Before adverting to the contentions raised by the learned counsel for the petitioner it has to be stated that there is no dispute that the petitioner belong to scheduled tribe community and not a member of scheduled caste community. So much so, the materials tendered by the first respondent to establish that essential ingredient to substantiate a case that the petitioner is disqualified need not be examined by this Court. Now, with respect to the challenge raised by the learned counsel as already stated they are two fold, first among them relate to the service of copies of the election petition to the petitioner by the first respondent. It is the case of the petitioner that the copies of petition served were not duly attested as contemplated under the provisions of the Municipalities Act, applicable to election petitions and, so much so, it was fatal to the entertaining of the election petition. I find the challenge so raised had been pressed into service before both the courts below and found against in the light of the judicial pronouncements rendered by this Court as well as by the Apex Court. The Apex Court had held, it is only a curable irregularity and it will not be fatal in entertaining an election petition. I need not refer to the judicial pronouncement with respect to the challenge raised because it is seen they have been referred to in the decision rendered by both the courts below repelling that contention. The next challenge raised by the learned counsel for the petitioner to assail the judgment of the court below is that the first respondent who filed the election petition did not raise objection that the petitioner being a member of the scheduled tribe was disqualified to contest from a constituency reserved for scheduled caste at the appropriate time before the returning officer as provided under Section 111 of the Municipalities Act. Section 111 of the Municipalities Act is analogous to Section 36 of the Representation of Peoples Act, 1950. The question posed for consideration is whether the failure of the first respondent to raise the challenge before the returning officer as contended would debar her from pressing such a challenge by way of an election petition after the election process is completed.

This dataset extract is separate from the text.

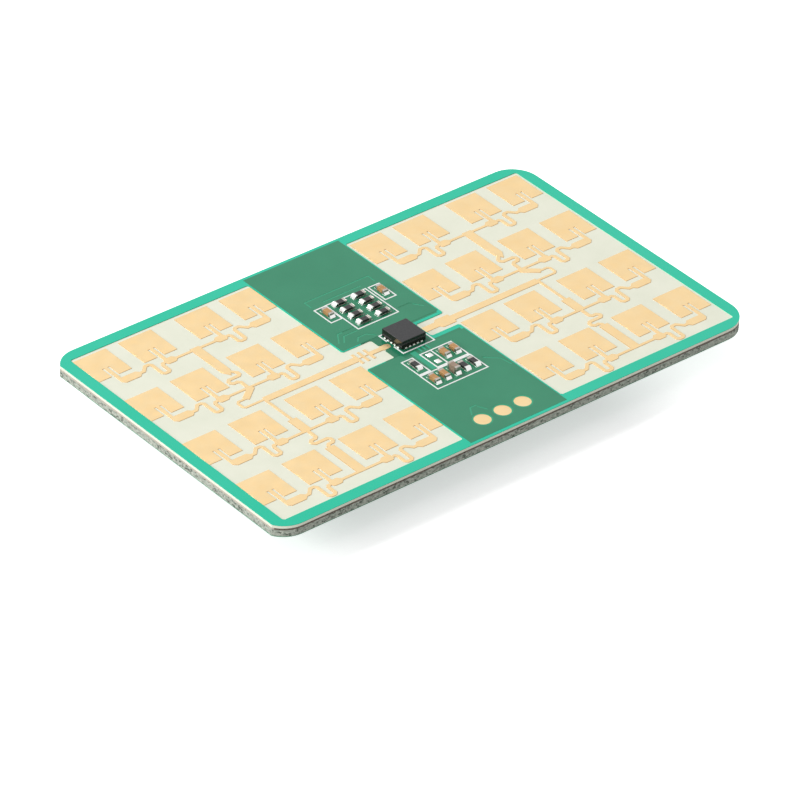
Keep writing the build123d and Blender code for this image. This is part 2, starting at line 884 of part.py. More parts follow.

The question posed for consideration is whether the failure of the first respondent to raise the challenge before the returning officer as contended would debar her from pressing such a challenge by way of an election petition after the election process is completed. Analysing the question the apex Court in Harikrishna Lal v. Babu Lal Marandi (2003 (8) SCC 613) held that the non-raising of that challenge before the returning officer would not in any way disentitle a person who contested the election to challenge the election of the returned candidate by filing an election petition as provided by the Act and Rules. In paragraph 17 of the above judgment, the apex Court has observed thus: "17. It is true that mere failure of the appellant in raising objection to the validity of the nomination paper filed by the respondent before the Returning Officer does not stop or exclude the election petitioner from raising a plea before the High Court that the nomination paper filed by the respondent was liable to be rejected or could not have been accepted. The enquiry which the Returning Officer has to make under Section 36 of the Act is summary in character, which he may make as he thinks necessary either suo motu or on an objection being raised. Whether such an enquiry was held or not and if held, whatever may have been the result, the propriety of rejection or acceptance of a nomination paper can always be raised by way of election petition. (See N.T.Veluswami Thevar v. G. Raja Nainar). But the fact remains that it will be for the election petitioner to raise necessary pleadings and, if traversed, to substantiate the same by adducing the necessary evidence. This the election petitioner has failed to do before the High Court. The inevitable consequence of the election petition being dismissed has rightly followed." So much so, that challenge raised by the counsel for the revision petitioner also fails. Reliance is placed by the learned counsel in Sasidharan v. Election Commission of India (2009 (2) KHC 743) to contend that it was a challenge which should have been raised before the Returning Officer. I am afraid, that decision will not any way assist the revision petitioner because the facts involved in that case would show that the challenge was raised when the election process was set on before the election was held.
I am afraid, that decision will not any way assist the revision petitioner because the facts involved in that case would show that the challenge was raised when the election process was set on before the election was held. It was in that context, this Court held the petitioner had ample opportunity to raise that challenge before the Returning Officer. Once the election was over and when a disqualification as covered by this case is provided as a sufficient ground for setting aside the election of a returned candidate an election petition filed canvassing such a ground cannot be defeated by raising a challenge that the petitioner therein should have raised that challenge before the Returning Officer. In fact he could have raised that challenge at the time of scrutiny of the nominations, if it was known at that point of time, but, non-raising of that challenge then, will no way affect the entertain ability of the election petition as it is a ground specifically provided under the Municipalities Act to set aside the election of a returned candidate. As observed by the apex court in the decision referred to above the enquiry by the returning officer, which is summary in nature, relate to the reception of the nomination officer, and whatever be his decision in such enquiry, if the reception of nomination paper is improper, after the election process if the candidate covered by that nomination paper is elected as the returned candidate, then, definitely, his election can be impeached by an election petition as the propriety or correctness of reception or rejection of a nomination paper is one among the grounds for doing so. 4. The disqualification imputed goes to the root of the election of the revision petitioner since the constituency was reserved for a particular community, scheduled caste as mandated by Article 243(T) of the Constitution of India. Any infringement of the constitutional mandate which is spelt out specifically as a ground for disqualification cannot be overcome on technical objection as it has wider ramifications. The orders/judgment passed by the courts below declaring the election of the revision petitioner as void, and setting aside her election, in the given facts of the case deserve only to be upheld, and I do so. Revision is dismissed, directing both parties to suffer their costs.